Even more interestingly, the court decided Jones’ conviction would not stand, because the police trespassed onto his property in order to place the tracking device.  So no help there.  And suppose Jones’ conviction had hinged upon additional evidence judged critical to the case, but only tangentially related to the GPS monitoring of his vehicle?  Virginia had such a case in Foltz vs. Commonwealth of Virginia.  This was a particularly interesting matter in which police used GPS monitoring essentially to confirm their suspicions that Foltz was a person of interest in a series of sexual assault cases, and eventually caught him in the act and arrested him.  Foltz appealed his conviction on 4th Amendment grounds, but the conviction was upheld, and the appellate court also held that the employment of GPS monitoring without a warrant.  By the time Foltz reached Virginia’s Supreme Court, the Jones ruling by the SCOTUS had been made, but Foltz’s conviction was upheld nevertheless, largely due to the preponderance of evidence considered not to be directly the product of GPS surveillance.

So as best I can tell, we still have a great deal of uncertainty about law enforcement’s permissible employment of GPS tracking technology.  GPS monitoring is essentially a form of surveillance, which does not require a warrant when performed by police.  At the same time, the Supreme Court has held that placing a GPS tracking device on a vehicle and then monitoring its movement constitutes a “search,” at least when it’s done on the suspect’s property, and constitutes trespass if not validated by an accompanying warrant.  And just as not all searches by police require a warrant, might there not be circumstances under which law enforcement use of GPS monitoring is held not to require one either?  The Probable Cause threshold of the 4th Amendment has roughly 200 years of case law defining its application—how does it apply to an emerging technology which combines some elements of surveillance, and some of a search?  Privacy advocates were hoping for more clarity in U.S. vs. Jones, but the court elected to leave the question unresolved for now.

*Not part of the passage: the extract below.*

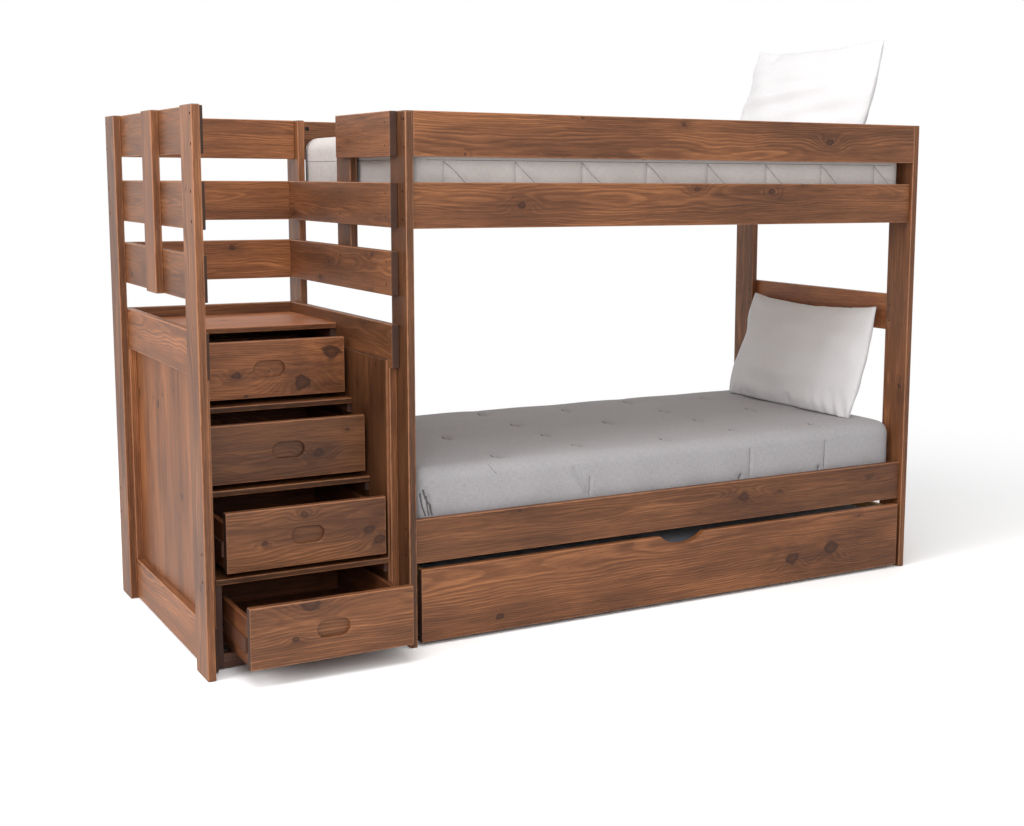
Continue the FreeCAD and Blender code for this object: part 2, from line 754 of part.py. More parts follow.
def casters():
    """Four casters under the trundle's ends; the two wheels on one line turn together."""
    under_end = "trundle_end_inset + trundle_board / 2"
    columns = (f"trundle_x + {under_end}", f"trundle_x + trundle_length - ({under_end})")
    forks = []
    for row, y in (("front", "caster_inset"), ("rear", "trundle_depth - caster_inset")):
        wheels = []
        for side, x in zip(("left", "right"), columns):
            fork, axle, wheel = caster(f"caster_{row}_{side}", x, y)
            forks += [fork, axle]
            wheels.append(wheel)
        group(f"trundle_wheels_{row}", wheels)
    group("caster_forks", forks)


# ---------------------------------------------------------------- fasteners


def add_shapes(label, shapes):
    """One node that holds several finished solids."""
    feature = doc.addObject("Part::Feature", label)
    feature.Shape = Part.makeCompound(shapes)
    feature.Placement = FreeCAD.Placement(FreeCAD.Vector(-size("origin_x"), -size("origin_y"), 0), FreeCAD.Rotation())
    return keep(feature, label)


def post_rail_points():
    """Every bolted joint: its point on the post's outer face, the way in, and the rail's inner side."""
    depth = size("bed_depth")
    recess = size("side_rail_recess")
    half = size("board") / 2
    rows = (
        (half, size("top_row_base") + size("rail_height") / 2),
        (recess + half, size("upper_rail_base") + size("side_rail_height") / 2),
        (recess + half, size("lower_rail_base") + size("side_rail_height") / 2),
    )
    for face, inwards in ((0.0, 1), (size("bed_length"), -1)):
        for inset, middle in rows:
            for y, inner in ((inset, 1), (depth - inset, -1)):
                for side in (-1, 1):
                    z = middle + side * size("bolt_pitch") / 2
                    yield FreeCAD.Vector(face, y, z), inwards, inner


def bolts():
    """A bolt through the post into a barrel nut in the rail, two at each rail end."""
    shapes = []
    sink = size("counterbore_depth") - size("bolt_head_length")
    grip = size("bolt_length")
    nut_x = size("board") + size("nut_inset")
    for point, inwards, inner in post_rail_points():
        along = FreeCAD.Vector(inwards, 0, 0)
        across = FreeCAD.Vector(0, inner, 0)
        start = point + along * sink
        head = Part.makeCylinder(size("bolt_head_radius"), size("bolt_head_length"), start, along)
        shank = Part.makeCylinder(size("bolt_radius"), grip, start, along)
        shapes.append(head.fuse(shank).removeSplitter())
        half = size("nut_length") - size("board") / 2
        nut_start = FreeCAD.Vector(point.x + inwards * nut_x, point.y - inner * half, point.z)
        nut = Part.makeCylinder(size("nut_radius"), size("nut_length"), nut_start, across)
        reach = 2 * size("nut_radius")
        bore_start = FreeCAD.Vector(nut_start.x - reach, point.y, point.z)
        bore_radius = size("bolt_radius") + size("nut_play")
        bore = Part.makeCylinder(bore_radius, 2 * reach, bore_start, FreeCAD.Vector(1, 0, 0))
        shapes.append(nut.cut(bore))
    add_shapes("bed_bolts", shapes)


def screw_points():
    """Each screw head: its point and the way that the screw runs."""
    half = size("screw_pitch") / 2
    rows = [size(name) + size("rail_height") / 2 for name in ("third_row_base", "second_row_base", "top_row_base")]
    near = size("end_setback") + size("screw_inset")
    far = size("rear_post_y") + size("end_setback") / 3
    at_post = size("entry_post_y") + size("end_setback") / 2
    for middle in rows:
        for z in (middle - half, middle + half):
            for y in (near, at_post):
                yield FreeCAD.Vector(-size("board"), y, z), 1
                yield FreeCAD.Vector(size("stair_inner_x"), y, z), -1
            yield FreeCAD.Vector(size("stair_inner_x"), far, z), -1
            if middle < rows[-1]:
                yield FreeCAD.Vector(-size("board"), far, z), 1
    for name in ("head_rail_base", "second_row_base", "top_row_base"):
        middle = size(name) + size("rail_height") / 2
        for z in (middle - half * 0.8, middle + half * 0.8):
            for y in (near, size("bed_depth") - near):
                yield FreeCAD.Vector(size("right_post_x"), y, z), 1


def screws():
    """Flush screws through one board into the next."""
    shapes = []
    lift = 0.2
    for point, way in screw_points():
        along = FreeCAD.Vector(way, 0, 0)
        start = point - along * lift
        head = Part.makeCylinder(size("screw_head_radius"), 3, start, along)
        shank = Part.makeCylinder(size("screw_radius"), size("screw_length"), start, along)
        shapes.append(head.fuse(shank).removeSplitter())
    add_shapes("wood_screws", shapes)


# ---------------------------------------------------------------- mattresses and pillows


def rounded_rectangle(centre, length, width, corner):
    """A closed wire of four sides and four quarter-turn corners, level at the centre's height."""
    edges = []
    a = length / 2 - corner
    b = width / 2 - corner
    turns = ((a, b, 0), (-a, b, 90), (-a, -b, 180), (a, -b, 270))
    points = []
    for x, y, first in turns:
        for angle in (first, first + 45, first + 90):
            radians = math.radians(angle)
            offset = FreeCAD.Vector(x + corner * math.cos(radians), y + corner * math.sin(radians), 0)
            points.append(centre + offset)
    for n in range(4):
        start, middle, stop = points[3 * n : 3 * n + 3]
        following = points[(3 * n + 3) % 12]
        edges.append(Part.Arc(start, middle, stop).toShape())
        edges.append(Part.LineSegment(stop, following).toShape())
    return Part.Wire(edges)


def soft_block(low, length, width, height, corner):
    """A mattress: sides drawn in between two edges, and a top that rises to a crown."""
    profile = (
        (0.0, 0.2),
        (0.06, 0.043),
        (0.14, 0.0),
        (0.5, 0.086),
        (0.86, 0.0),
        (0.94, 0.086),
        (0.985, 0.371),
        (1.0, 0.886),
    )
    wires = []
    for share, taper in profile:
        inset = taper * corner
        centre = low + FreeCAD.Vector(length / 2, width / 2, share * height)
        wires.append(rounded_rectangle(centre, length - 2 * inset, width - 2 * inset, corner))
    return Part.makeLoft(wires, True, True)


def tufted(block, low, length, width, height):
    """Sewn tufts: shallow dimples in rows over the crown."""
    columns = int(size("tuft_columns"))
    rows = int(size("tuft_rows"))
    radius = size("tuft_radius")
    drop = size("tuft_depth")
    tools = []
    for i in range(columns):
        for j in range(rows):
            x = length * (i + 0.5) / columns
            y = width * (j + 0.5) / rows
            centre = low + FreeCAD.Vector(x, y, height + radius - drop)
            tools.append(Part.makeSphere(radius, centre))
    return block.cut(Part.makeCompound(tools))


def mattresses():
    """One mattress on each deck, and a thinner one in the trundle."""
    end_gap = size("mattress_end_gap")
    side_gap = size("mattress_side_gap")
    length = size("clear_length") - 2 * end_gap
    width = size("slat_run") - 2 * side_gap
    for level in ("upper", "lower"):
        base = size(level + "_deck") + size("soft_clearance")
        low = FreeCAD.Vector(size("board") + end_gap, size("side_rail_inner_y") + side_gap, base)
        block = soft_block(low, length, width, size("mattress_height"), size("mattress_corner"))
        block = tufted(block, low, length, width, size("mattress_height"))
        add_shapes(level + "_mattress", [block])
    inset = size("trundle_end_inset") + size("trundle_board") + end_gap
    base = size("trundle_deck") + size("trundle_slat_thick") + size("soft_clearance")
    low = FreeCAD.Vector(size("trundle_x") + inset, size("board") + side_gap, base)
    length = size("trundle_length") - 2 * inset
    width = size("trundle_depth") - size("board") - size("trundle_board") - 2 * side_gap
    height = size("trundle_mattress_height")
    block = soft_block(low, length, width, height, size("mattress_corner"))
    add_shapes("trundle_mattress", [tufted(block, low, length, width, height)])


def pillow_outline(offset, width, height, bow):
    """Four corners joined by sides that bow inwards, standing in the plane x = offset."""
    half_width = width / 2
    half_height = height / 2
    corners = [(half_width, half_height), (-half_width, half_height), (-half_width, -half_height), (half_width, -half_height)]
    middles = [(0, half_height - bow), (-half_width + bow, 0), (0, -half_height + bow), (half_width - bow, 0)]
    edges = []
    for n in range(4):
        start = corners[n]
        stop = corners[(n + 1) % 4]
        points = [FreeCAD.Vector(offset, y, z) for y, z in (start, middles[n], stop)]
        edges.append(Part.Arc(*points).toShape())
    return Part.Wire(edges)


def pillow_shape(height):
    """A stuffed pillow with a full crown on both faces and drawn-in sides."""
    width = size("pillow_width")
    thick = size("pillow_thick")
    profile = ((-0.5, 1.0), (-0.44, 0.57), (-0.28, 0.2), (0.0, 0.0), (0.28, 0.2), (0.44, 0.57), (0.5, 1.0))
    wires = []
    for share, taper in profile:
        inset = taper * thick
        bow = size("pillow_bow") * (1 - taper / 2)
        wires.append(pillow_outline(share * thick, width - 2 * inset, height - 2 * inset, bow))
    return Part.makeLoft(wires, True, False)


def pillows():
    """A pillow on each bunk, stood on edge and leaning back towards the head end."""
    lean = size("pillow_lean")
    foot = size("bed_length") - size("board") - size("pillow_foot")
    span = size("pillow_width")
    below = Part.makePlane(2 * span, 2 * span, FreeCAD.Vector(-span, -span, -span))
    for level in ("upper", "lower"):
        top = size(level + "_deck") + size("soft_clearance") + size("mattress_height")
        height = size(level + "_pillow_height")
        pillow = pillow_shape(height)
        pillow.rotate(FreeCAD.Vector(), FreeCAD.Vector(0, 1, 0), lean)
        lift = top + size("soft_clearance") + span - pillow.distToShape(below)[0]
        x = foot + height / 2 * math.sin(math.radians(lean))
        pillow.translate(FreeCAD.Vector(x, size("bed_depth") / 2, lift))
        add_shapes(level + "_pillow", [pillow])


# ---------------------------------------------------------------- the whole bed


def check_document():
    """Every object is computed, and every sub-part has a sound solid shape."""
    for item in doc.Objects:
        if "Invalid" in item.State or "Error" in item.State:
            raise ValueError(f"{item.Name} failed: {item.State}")
    for item in parts:
        if item.Shape.isNull() or not item.Shape.isValid() or not item.Shape.Solids:
            raise ValueError(item.Label + " has no sound shape")


def write_parts():
    os.makedirs("parts", exist_ok=True)
    for item in parts:
        item.Shape.exportStep(f"parts/{item.Label}.step")
        print(f"{item.Label}: {len(item.Shape.Solids)} solids, {item.Shape.Volume / 1e6:.3f} dm3")
    print(f"{len(parts)} sub-parts")


bed_frame()
end_rails()
bed_decks()
stair_rails()
side_frame("left", "stair_rail_x", "stair_inner_x")
side_frame("right", "-board", "-board - panel_thick")
back_frame()
treads()
drawers()
trundle()
casters()
doc.recompute()
bolts()
screws()
mattresses()
pillows()
doc.recompute()
check_document()
write_parts()
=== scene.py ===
"""The bunk bed with storage stairs, dressed as in its photograph.

The frame brings every rigid piece. This script gives boards, fittings and fabrics their finishes,
models the mattresses and pillows, and sets the floor, the light and the camera. Lengths are metres.
"""

import logging
import math
import random
from dataclasses import dataclass
from enum import Enum

import bpy
import numpy as np
from mathutils import Matrix, Vector
from mathutils.bvhtree import BVHTree


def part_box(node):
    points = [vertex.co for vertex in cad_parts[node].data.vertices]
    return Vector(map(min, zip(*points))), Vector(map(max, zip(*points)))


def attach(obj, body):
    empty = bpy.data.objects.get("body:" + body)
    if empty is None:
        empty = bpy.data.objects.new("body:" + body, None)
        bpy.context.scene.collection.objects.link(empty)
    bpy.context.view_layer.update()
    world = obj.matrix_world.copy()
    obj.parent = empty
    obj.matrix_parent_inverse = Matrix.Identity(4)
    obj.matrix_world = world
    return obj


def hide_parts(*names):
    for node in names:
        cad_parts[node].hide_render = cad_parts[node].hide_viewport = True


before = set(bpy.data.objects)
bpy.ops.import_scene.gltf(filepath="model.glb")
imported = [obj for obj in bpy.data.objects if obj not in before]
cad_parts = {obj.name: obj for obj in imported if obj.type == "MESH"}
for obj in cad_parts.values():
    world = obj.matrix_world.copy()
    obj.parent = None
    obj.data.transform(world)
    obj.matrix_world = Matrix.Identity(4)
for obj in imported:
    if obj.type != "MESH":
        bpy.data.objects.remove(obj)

log = logging.getLogger("bunk_bed")

Colour = tuple[float, float, float, float]
Socket = bpy.types.NodeSocket
Feed = Socket | float | tuple[float, ...]
Line = tuple[tuple[float, float], ...]
Place = tuple[float, float, float]
Span = tuple[float, float]
MARKED_KNOTS = 3


def srgb(red: int, green: int, blue: int) -> Colour:
    """A linear colour from its screen values.

    Args:
        red: Red, 0 to 255.
        green: Green, 0 to 255.
        blue: Blue, 0 to 255.

    Returns:
        The linear colour with full alpha.
    """
    parts = []
    for part in (red / 255, green / 255, blue / 255):
        parts.append(part / 12.92 if part <= 0.04045 else ((part + 0.055) / 1.055) ** 2.4)
    return (parts[0], parts[1], parts[2], 1.0)


# ---------------------------------------------------------------- node trees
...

While I don’t have a particular objection to Virginia HB1981, I don’t believe it accomplishes very much.  The law seeks to protect us against the unlikely event of GPS monitoring by other private citizens, fails to deter such monitoring for criminal purposes by being too weak, and ignores the one party most likely and most motivated to abuse it, the same party from whom the 4th Amendment was specifically intended to protect us: the state.

 

 The View from the Left

Derek Smith

It’s true that Virginia House Bill 1981 does not accomplish much—it won’t limit law enforcement beyond the evanescent protections of 4th Amendment case law, nor will it provide a substantial additional deterrent to criminals from using electronic tracking devices. It could, perhaps, help secure the convictions of some criminals through plea deals, as additional, lesser offenses are extra bargaining chips for prosecutors, but this probably applies to such a small class of cases as to be a negligible effect of the law.

It does, however, appear to accomplish its apparent primary goal of restricting the activities of private investigators. The recently enacted bill was resurrected from proposal that died in the Virginia Senate in 2012, which sponsor Del. Joe May reportedly introduced in response to a complaint from a constituent. The constituent’s estranged wife hired a private investigator, who placed a GPS tracking device on the constituent’s car, apparently legally. So the law fits the stereotype of “reactive legislating” that we see all too often, especially in the realm of criminal law: something bad happened once, so let’s enact an overly-broad law to try to keep it from happening again.

Although the possibility of private investigators electronically tracking our movements is probably not a ubiquitous fear, nor a high priority for our attention, HB1981 at least does a decent job of addressing this small problem narrowly. The exemption in the law for private investigators still requires them to have the consent of the owner of the property they are tracking, and this limited exemption does not apply if the investigator is working for someone subject to any of a variety of protection orders. The law presumably would apply to situations like the aforementioned constituent’s, and prevent P.I.s from tracking people on behalf of stalkers or jealous exes. All of the other exceptions carved out in the law—for police, parents, vehicle fleet owners—keep the law as it is, and with a reasonable basis for doing so.

Most of the other states that have looked at this issue have taken a largely similar approach, but some have (more sensibly) more focused on the law enforcement side. New York and Illinois each have bills to subject electronic tracking to their states’ warrant requirements. They are laudable for setting a more explicit standard than the U.S. Supreme Court has, as this level of intrusion by the police should require a warrant. From a general  expectation of privacy standpoint, GPS monitoring feels much more invasive than old-fashioned stakeout surveillance; from a legal standpoint, installing a tracking device is similar to a search (which requires a warrant) because it entails a physical trespass onto someone’s property or person. These two reasons engender some confidence that the federal and state judiciaries will impose a 4th Amendment (or state equivalent) warrant requirement on electronic tracking by police, even where it’s not specified by statute. Although the Department of Justice is still trying to exploit the ambiguity of U.S. v. Jones, the trend in the lower courts seems to be toward applying a stricter interpretation.